= Given information =
------------------------------------------------------------

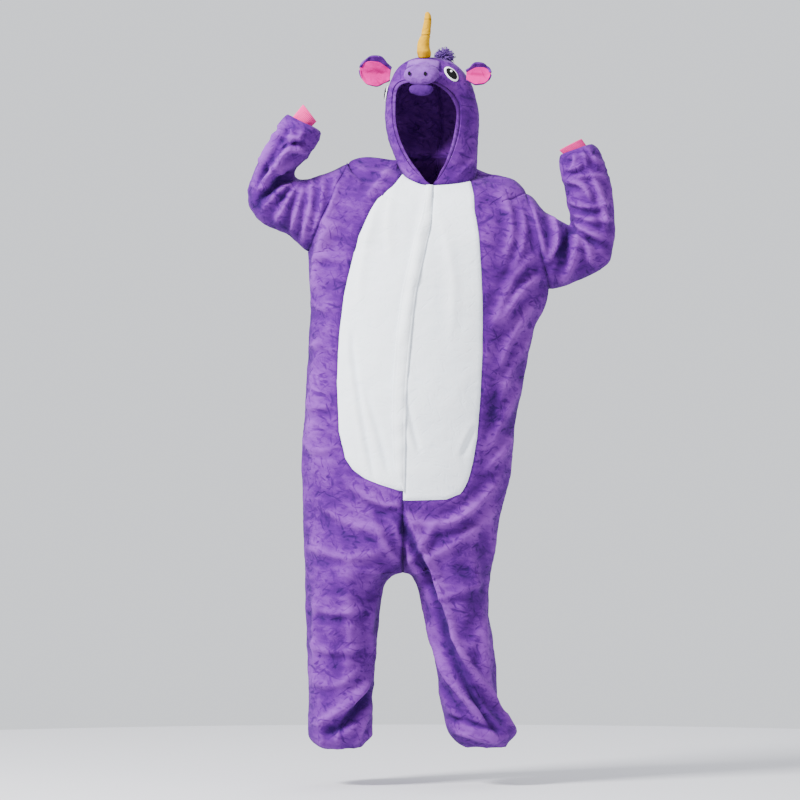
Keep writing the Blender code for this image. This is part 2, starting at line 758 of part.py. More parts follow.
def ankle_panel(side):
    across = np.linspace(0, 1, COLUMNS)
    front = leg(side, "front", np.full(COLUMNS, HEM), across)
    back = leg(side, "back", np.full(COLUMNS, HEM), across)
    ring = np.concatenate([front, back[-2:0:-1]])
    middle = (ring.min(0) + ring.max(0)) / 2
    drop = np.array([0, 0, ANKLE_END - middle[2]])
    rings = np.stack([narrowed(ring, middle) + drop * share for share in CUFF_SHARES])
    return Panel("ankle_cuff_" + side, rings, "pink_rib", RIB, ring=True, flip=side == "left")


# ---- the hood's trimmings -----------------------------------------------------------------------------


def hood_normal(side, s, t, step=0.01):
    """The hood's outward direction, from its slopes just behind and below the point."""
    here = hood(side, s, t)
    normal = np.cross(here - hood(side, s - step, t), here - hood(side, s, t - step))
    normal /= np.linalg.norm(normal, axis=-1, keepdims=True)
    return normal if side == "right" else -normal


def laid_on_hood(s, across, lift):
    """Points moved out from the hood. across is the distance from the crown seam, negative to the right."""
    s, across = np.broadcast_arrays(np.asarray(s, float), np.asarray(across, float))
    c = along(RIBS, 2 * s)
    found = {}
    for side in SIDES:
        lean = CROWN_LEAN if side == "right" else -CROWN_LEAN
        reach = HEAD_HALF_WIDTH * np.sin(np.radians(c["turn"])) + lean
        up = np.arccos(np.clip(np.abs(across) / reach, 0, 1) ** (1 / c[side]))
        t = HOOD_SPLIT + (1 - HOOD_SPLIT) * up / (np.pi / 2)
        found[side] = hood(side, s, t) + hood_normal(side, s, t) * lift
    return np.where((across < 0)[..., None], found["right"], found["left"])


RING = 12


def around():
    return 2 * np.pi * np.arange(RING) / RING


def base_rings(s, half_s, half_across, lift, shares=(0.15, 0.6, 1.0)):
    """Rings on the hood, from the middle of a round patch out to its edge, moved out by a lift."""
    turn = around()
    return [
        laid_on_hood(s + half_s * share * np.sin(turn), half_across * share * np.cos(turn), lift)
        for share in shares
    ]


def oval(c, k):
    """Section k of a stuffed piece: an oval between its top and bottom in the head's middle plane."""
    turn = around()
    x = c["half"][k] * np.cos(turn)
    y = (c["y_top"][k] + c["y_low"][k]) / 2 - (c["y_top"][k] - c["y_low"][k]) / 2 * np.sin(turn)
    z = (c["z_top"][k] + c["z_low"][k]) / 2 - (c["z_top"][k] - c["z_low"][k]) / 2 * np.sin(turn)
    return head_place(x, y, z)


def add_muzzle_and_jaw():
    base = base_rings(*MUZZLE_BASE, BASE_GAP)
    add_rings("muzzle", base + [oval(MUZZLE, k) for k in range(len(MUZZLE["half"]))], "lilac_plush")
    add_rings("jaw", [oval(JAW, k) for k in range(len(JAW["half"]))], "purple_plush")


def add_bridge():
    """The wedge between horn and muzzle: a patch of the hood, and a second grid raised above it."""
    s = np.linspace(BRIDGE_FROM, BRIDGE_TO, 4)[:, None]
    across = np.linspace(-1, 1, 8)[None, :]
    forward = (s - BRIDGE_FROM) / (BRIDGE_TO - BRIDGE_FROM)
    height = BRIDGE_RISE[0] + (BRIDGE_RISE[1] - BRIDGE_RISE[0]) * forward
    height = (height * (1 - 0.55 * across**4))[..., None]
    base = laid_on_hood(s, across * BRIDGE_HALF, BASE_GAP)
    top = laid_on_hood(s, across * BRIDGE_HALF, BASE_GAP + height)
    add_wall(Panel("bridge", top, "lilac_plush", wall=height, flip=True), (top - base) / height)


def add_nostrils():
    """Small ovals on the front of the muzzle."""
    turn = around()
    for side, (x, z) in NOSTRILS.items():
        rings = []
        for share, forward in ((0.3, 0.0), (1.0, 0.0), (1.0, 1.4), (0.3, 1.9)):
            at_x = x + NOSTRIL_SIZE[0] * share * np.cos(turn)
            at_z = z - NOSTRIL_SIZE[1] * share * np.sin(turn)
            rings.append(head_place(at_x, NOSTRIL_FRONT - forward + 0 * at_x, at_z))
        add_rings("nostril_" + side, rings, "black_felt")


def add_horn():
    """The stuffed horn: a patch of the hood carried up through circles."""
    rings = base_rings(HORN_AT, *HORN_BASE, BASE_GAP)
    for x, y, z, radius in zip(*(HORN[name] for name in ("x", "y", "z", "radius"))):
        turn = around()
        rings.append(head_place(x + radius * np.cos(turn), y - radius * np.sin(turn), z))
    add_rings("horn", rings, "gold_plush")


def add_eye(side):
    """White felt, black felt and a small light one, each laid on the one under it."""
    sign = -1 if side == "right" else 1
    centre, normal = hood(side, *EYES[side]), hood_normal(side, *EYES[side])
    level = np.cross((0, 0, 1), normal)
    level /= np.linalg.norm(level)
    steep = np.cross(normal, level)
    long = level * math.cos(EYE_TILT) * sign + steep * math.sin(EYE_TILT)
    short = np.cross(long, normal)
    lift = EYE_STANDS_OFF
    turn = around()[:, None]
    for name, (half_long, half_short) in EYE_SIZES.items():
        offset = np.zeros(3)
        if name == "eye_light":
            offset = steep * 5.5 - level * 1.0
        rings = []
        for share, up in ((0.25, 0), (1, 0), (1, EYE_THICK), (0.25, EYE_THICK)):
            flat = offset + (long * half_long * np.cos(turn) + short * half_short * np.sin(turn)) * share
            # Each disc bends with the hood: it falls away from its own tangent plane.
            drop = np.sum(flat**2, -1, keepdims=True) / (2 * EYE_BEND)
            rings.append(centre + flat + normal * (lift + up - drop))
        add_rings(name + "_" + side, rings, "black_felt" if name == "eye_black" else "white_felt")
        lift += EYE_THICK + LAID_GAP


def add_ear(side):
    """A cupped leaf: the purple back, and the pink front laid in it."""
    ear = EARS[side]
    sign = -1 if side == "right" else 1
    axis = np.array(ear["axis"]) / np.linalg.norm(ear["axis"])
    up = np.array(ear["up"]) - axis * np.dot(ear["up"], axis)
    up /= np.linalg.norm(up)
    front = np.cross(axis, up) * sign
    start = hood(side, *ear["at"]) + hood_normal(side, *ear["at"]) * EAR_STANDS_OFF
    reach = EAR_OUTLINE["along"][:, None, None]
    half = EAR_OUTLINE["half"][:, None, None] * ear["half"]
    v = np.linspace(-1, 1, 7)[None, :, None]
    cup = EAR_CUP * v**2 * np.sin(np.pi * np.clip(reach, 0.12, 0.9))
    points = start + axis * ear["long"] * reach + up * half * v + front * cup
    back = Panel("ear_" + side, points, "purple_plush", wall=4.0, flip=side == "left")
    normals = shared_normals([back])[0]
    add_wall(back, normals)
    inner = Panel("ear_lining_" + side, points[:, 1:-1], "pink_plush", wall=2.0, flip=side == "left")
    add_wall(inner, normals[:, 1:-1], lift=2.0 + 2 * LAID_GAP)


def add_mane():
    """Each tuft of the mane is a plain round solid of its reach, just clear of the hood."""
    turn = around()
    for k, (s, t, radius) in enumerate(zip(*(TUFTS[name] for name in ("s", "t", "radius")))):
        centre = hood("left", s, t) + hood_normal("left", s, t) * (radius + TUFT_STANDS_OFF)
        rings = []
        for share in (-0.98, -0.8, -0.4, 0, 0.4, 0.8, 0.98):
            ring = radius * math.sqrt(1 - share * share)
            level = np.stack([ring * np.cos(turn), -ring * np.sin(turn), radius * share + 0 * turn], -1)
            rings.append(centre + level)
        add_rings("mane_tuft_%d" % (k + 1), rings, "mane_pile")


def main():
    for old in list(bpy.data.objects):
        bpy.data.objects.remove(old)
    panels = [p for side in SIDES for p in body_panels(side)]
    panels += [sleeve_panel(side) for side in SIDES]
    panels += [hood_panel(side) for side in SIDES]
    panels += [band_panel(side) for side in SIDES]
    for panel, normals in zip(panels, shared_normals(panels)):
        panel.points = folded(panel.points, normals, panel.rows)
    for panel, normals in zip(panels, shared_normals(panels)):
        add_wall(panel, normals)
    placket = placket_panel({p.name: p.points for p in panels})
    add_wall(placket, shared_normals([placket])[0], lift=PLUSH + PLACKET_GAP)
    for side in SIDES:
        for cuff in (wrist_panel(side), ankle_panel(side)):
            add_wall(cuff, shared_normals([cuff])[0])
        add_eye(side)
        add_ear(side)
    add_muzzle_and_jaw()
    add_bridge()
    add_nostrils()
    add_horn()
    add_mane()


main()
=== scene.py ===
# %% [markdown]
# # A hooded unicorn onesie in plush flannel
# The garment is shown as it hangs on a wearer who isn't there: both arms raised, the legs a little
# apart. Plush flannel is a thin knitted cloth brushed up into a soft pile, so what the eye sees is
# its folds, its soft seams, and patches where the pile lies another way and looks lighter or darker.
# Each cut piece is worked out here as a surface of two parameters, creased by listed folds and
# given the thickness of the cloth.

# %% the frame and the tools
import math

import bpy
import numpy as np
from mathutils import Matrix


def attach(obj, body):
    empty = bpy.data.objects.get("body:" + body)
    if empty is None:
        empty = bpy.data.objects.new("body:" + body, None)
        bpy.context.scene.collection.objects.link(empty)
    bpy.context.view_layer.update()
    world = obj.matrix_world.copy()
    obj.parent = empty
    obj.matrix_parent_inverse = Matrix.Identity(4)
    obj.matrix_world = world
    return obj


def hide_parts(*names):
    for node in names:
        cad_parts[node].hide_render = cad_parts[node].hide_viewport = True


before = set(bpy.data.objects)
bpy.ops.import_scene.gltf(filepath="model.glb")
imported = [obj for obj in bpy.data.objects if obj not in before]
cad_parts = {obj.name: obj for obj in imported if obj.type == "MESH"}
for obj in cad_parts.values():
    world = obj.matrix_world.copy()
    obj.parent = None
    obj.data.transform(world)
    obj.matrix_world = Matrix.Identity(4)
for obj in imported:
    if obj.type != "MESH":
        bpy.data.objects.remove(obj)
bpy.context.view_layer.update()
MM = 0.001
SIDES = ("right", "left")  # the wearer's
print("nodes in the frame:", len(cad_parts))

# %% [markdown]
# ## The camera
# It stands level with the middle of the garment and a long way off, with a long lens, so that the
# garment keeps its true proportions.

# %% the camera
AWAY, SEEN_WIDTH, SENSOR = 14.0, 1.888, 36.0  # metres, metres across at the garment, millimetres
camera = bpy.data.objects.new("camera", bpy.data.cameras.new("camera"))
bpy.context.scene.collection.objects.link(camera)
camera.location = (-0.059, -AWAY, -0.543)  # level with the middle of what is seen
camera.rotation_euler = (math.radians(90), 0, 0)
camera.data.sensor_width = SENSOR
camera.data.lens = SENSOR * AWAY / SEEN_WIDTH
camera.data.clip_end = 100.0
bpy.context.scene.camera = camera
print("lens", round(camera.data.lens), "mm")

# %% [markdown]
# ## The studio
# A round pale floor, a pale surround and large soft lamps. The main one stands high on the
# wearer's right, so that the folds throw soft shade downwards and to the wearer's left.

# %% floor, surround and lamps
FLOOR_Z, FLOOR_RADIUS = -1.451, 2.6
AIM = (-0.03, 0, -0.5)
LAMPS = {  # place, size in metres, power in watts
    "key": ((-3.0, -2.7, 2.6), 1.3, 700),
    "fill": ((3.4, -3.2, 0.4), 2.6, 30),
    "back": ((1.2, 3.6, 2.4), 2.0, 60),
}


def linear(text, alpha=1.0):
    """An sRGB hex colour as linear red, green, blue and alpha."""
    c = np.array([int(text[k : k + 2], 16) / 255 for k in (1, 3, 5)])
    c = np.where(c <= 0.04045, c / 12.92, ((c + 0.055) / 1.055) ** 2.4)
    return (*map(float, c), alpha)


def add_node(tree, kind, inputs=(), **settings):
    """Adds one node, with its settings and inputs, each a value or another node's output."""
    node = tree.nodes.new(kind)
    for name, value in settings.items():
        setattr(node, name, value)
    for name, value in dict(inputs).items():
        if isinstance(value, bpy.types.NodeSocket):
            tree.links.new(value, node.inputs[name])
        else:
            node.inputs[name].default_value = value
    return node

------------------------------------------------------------

= Aim =
Repeat exactly the lines from the one containing "p.points for p" to the one containing "from mathutils import Matrix", both lines included, and nothing else.

= Written solution =
    placket = placket_panel({p.name: p.points for p in panels})
    add_wall(placket, shared_normals([placket])[0], lift=PLUSH + PLACKET_GAP)
    for side in SIDES:
        for cuff in (wrist_panel(side), ankle_panel(side)):
            add_wall(cuff, shared_normals([cuff])[0])
        add_eye(side)
        add_ear(side)
    add_muzzle_and_jaw()
    add_bridge()
    add_nostrils()
    add_horn()
    add_mane()


main()
=== scene.py ===
# %% [markdown]
# # A hooded unicorn onesie in plush flannel
# The garment is shown as it hangs on a wearer who isn't there: both arms raised, the legs a little
# apart. Plush flannel is a thin knitted cloth brushed up into a soft pile, so what the eye sees is
# its folds, its soft seams, and patches where the pile lies another way and looks lighter or darker.
# Each cut piece is worked out here as a surface of two parameters, creased by listed folds and
# given the thickness of the cloth.

# %% the frame and the tools
import math

import bpy
import numpy as np
from mathutils import Matrix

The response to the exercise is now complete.